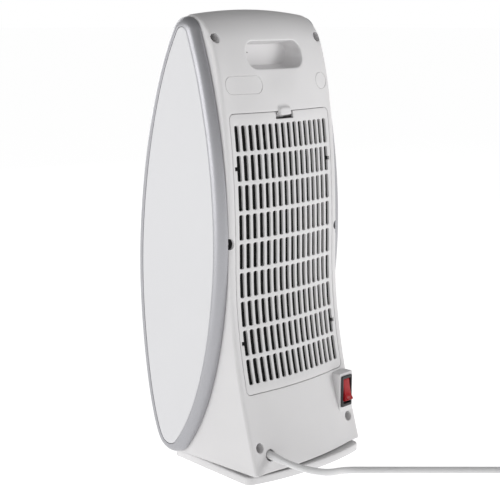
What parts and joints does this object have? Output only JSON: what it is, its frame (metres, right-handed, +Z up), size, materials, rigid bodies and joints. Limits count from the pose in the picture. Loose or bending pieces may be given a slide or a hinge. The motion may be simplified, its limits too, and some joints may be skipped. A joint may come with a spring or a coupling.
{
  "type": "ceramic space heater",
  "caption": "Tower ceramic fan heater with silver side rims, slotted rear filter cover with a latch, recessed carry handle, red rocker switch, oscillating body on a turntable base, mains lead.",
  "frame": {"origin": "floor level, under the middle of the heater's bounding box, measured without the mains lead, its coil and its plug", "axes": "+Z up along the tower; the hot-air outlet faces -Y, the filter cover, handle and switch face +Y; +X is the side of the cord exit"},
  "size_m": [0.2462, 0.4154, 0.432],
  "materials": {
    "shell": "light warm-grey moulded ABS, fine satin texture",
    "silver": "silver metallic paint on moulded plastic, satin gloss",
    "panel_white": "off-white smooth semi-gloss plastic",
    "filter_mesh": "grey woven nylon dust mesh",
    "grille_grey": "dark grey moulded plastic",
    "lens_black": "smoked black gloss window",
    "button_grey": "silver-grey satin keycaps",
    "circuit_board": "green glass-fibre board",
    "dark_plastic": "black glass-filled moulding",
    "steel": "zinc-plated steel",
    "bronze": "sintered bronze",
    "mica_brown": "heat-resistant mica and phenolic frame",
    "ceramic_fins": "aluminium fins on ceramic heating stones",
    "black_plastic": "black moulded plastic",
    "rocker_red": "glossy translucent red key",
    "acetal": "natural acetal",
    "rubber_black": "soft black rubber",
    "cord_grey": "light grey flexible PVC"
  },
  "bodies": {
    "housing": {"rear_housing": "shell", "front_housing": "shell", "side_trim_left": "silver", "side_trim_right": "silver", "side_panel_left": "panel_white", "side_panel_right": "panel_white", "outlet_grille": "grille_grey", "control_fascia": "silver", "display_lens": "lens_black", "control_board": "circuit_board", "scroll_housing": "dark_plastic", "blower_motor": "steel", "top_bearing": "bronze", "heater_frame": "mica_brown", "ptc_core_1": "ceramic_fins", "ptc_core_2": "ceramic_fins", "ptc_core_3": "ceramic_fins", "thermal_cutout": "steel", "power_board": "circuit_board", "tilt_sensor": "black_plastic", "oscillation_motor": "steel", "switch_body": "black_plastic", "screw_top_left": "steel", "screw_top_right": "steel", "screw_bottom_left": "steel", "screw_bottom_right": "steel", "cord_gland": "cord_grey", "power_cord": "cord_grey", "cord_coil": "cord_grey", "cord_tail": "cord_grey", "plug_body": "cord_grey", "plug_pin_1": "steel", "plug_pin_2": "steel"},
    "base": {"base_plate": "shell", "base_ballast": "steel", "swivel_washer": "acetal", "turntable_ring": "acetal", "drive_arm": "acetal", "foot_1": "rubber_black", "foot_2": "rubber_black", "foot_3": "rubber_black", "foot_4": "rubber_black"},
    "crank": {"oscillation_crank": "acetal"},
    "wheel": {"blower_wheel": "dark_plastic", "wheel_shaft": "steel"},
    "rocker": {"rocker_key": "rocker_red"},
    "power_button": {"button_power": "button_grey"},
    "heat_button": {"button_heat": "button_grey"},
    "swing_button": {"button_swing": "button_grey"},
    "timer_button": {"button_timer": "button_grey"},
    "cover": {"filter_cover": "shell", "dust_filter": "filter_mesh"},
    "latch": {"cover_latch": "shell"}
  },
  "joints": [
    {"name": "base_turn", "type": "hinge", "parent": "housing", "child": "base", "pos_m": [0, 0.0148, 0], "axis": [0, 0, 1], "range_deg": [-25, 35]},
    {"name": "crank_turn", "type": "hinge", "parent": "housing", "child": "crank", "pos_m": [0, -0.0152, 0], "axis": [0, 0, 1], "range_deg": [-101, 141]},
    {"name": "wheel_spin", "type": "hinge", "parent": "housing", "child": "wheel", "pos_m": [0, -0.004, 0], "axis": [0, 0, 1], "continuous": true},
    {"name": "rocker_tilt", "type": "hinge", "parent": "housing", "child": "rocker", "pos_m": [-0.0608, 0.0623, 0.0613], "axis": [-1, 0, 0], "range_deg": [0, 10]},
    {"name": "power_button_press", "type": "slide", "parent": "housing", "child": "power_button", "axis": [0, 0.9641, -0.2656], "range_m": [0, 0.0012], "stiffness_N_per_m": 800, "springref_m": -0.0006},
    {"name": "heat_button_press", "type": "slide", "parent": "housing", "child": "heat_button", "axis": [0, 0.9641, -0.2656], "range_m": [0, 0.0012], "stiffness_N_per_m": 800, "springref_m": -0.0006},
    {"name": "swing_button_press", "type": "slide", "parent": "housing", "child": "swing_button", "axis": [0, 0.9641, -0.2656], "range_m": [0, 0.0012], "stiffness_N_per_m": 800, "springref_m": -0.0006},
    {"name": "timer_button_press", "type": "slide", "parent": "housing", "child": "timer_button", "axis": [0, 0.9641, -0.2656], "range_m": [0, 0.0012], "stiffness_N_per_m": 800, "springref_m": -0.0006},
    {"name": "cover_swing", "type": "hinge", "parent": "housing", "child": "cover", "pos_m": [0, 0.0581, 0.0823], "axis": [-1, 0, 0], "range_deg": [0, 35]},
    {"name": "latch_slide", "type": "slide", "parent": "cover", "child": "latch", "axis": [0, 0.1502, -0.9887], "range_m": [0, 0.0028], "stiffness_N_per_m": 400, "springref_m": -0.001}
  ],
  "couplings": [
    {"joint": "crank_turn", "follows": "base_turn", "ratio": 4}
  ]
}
══════════════════════════════
## What is needed
Please reproduce every line of the material word for word.

## Expected output
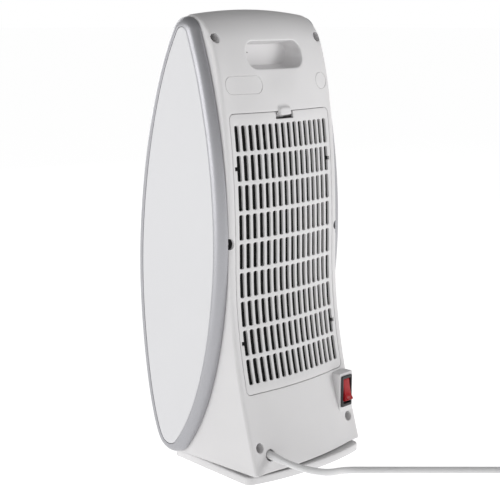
What parts and joints does this object have? Output only JSON: what it is, its frame (metres, right-handed, +Z up), size, materials, rigid bodies and joints. Limits count from the pose in the picture. Loose or bending pieces may be given a slide or a hinge. The motion may be simplified, its limits too, and some joints may be skipped. A joint may come with a spring or a coupling.
{
  "type": "ceramic space heater",
  "caption": "Tower ceramic fan heater with silver side rims, slotted rear filter cover with a latch, recessed carry handle, red rocker switch, oscillating body on a turntable base, mains lead.",
  "frame": {"origin": "floor level, under the middle of the heater's bounding box, measured without the mains lead, its coil and its plug", "axes": "+Z up along the tower; the hot-air outlet faces -Y, the filter cover, handle and switch face +Y; +X is the side of the cord exit"},
  "size_m": [0.2462, 0.4154, 0.432],
  "materials": {
    "shell": "light warm-grey moulded ABS, fine satin texture",
    "silver": "silver metallic paint on moulded plastic, satin gloss",
    "panel_white": "off-white smooth semi-gloss plastic",
    "filter_mesh": "grey woven nylon dust mesh",
    "grille_grey": "dark grey moulded plastic",
    "lens_black": "smoked black gloss window",
    "button_grey": "silver-grey satin keycaps",
    "circuit_board": "green glass-fibre board",
    "dark_plastic": "black glass-filled moulding",
    "steel": "zinc-plated steel",
    "bronze": "sintered bronze",
    "mica_brown": "heat-resistant mica and phenolic frame",
    "ceramic_fins": "aluminium fins on ceramic heating stones",
    "black_plastic": "black moulded plastic",
    "rocker_red": "glossy translucent red key",
    "acetal": "natural acetal",
    "rubber_black": "soft black rubber",
    "cord_grey": "light grey flexible PVC"
  },
  "bodies": {
    "housing": {"rear_housing": "shell", "front_housing": "shell", "side_trim_left": "silver", "side_trim_right": "silver", "side_panel_left": "panel_white", "side_panel_right": "panel_white", "outlet_grille": "grille_grey", "control_fascia": "silver", "display_lens": "lens_black", "control_board": "circuit_board", "scroll_housing": "dark_plastic", "blower_motor": "steel", "top_bearing": "bronze", "heater_frame": "mica_brown", "ptc_core_1": "ceramic_fins", "ptc_core_2": "ceramic_fins", "ptc_core_3": "ceramic_fins", "thermal_cutout": "steel", "power_board": "circuit_board", "tilt_sensor": "black_plastic", "oscillation_motor": "steel", "switch_body": "black_plastic", "screw_top_left": "steel", "screw_top_right": "steel", "screw_bottom_left": "steel", "screw_bottom_right": "steel", "cord_gland": "cord_grey", "power_cord": "cord_grey", "cord_coil": "cord_grey", "cord_tail": "cord_grey", "plug_body": "cord_grey", "plug_pin_1": "steel", "plug_pin_2": "steel"},
    "base": {"base_plate": "shell", "base_ballast": "steel", "swivel_washer": "acetal", "turntable_ring": "acetal", "drive_arm": "acetal", "foot_1": "rubber_black", "foot_2": "rubber_black", "foot_3": "rubber_black", "foot_4": "rubber_black"},
    "crank": {"oscillation_crank": "acetal"},
    "wheel": {"blower_wheel": "dark_plastic", "wheel_shaft": "steel"},
    "rocker": {"rocker_key": "rocker_red"},
    "power_button": {"button_power": "button_grey"},
    "heat_button": {"button_heat": "button_grey"},
    "swing_button": {"button_swing": "button_grey"},
    "timer_button": {"button_timer": "button_grey"},
    "cover": {"filter_cover": "shell", "dust_filter": "filter_mesh"},
    "latch": {"cover_latch": "shell"}
  },
  "joints": [
    {"name": "base_turn", "type": "hinge", "parent": "housing", "child": "base", "pos_m": [0, 0.0148, 0], "axis": [0, 0, 1], "range_deg": [-25, 35]},
    {"name": "crank_turn", "type": "hinge", "parent": "housing", "child": "crank", "pos_m": [0, -0.0152, 0], "axis": [0, 0, 1], "range_deg": [-101, 141]},
    {"name": "wheel_spin", "type": "hinge", "parent": "housing", "child": "wheel", "pos_m": [0, -0.004, 0], "axis": [0, 0, 1], "continuous": true},
    {"name": "rocker_tilt", "type": "hinge", "parent": "housing", "child": "rocker", "pos_m": [-0.0608, 0.0623, 0.0613], "axis": [-1, 0, 0], "range_deg": [0, 10]},
    {"name": "power_button_press", "type": "slide", "parent": "housing", "child": "power_button", "axis": [0, 0.9641, -0.2656], "range_m": [0, 0.0012], "stiffness_N_per_m": 800, "springref_m": -0.0006},
    {"name": "heat_button_press", "type": "slide", "parent": "housing", "child": "heat_button", "axis": [0, 0.9641, -0.2656], "range_m": [0, 0.0012], "stiffness_N_per_m": 800, "springref_m": -0.0006},
    {"name": "swing_button_press", "type": "slide", "parent": "housing", "child": "swing_button", "axis": [0, 0.9641, -0.2656], "range_m": [0, 0.0012], "stiffness_N_per_m": 800, "springref_m": -0.0006},
    {"name": "timer_button_press", "type": "slide", "parent": "housing", "child": "timer_button", "axis": [0, 0.9641, -0.2656], "range_m": [0, 0.0012], "stiffness_N_per_m": 800, "springref_m": -0.0006},
    {"name": "cover_swing", "type": "hinge", "parent": "housing", "child": "cover", "pos_m": [0, 0.0581, 0.0823], "axis": [-1, 0, 0], "range_deg": [0, 35]},
    {"name": "latch_slide", "type": "slide", "parent": "cover", "child": "latch", "axis": [0, 0.1502, -0.9887], "range_m": [0, 0.0028], "stiffness_N_per_m": 400, "springref_m": -0.001}
  ],
  "couplings": [
    {"joint": "crank_turn", "follows": "base_turn", "ratio": 4}
  ]
}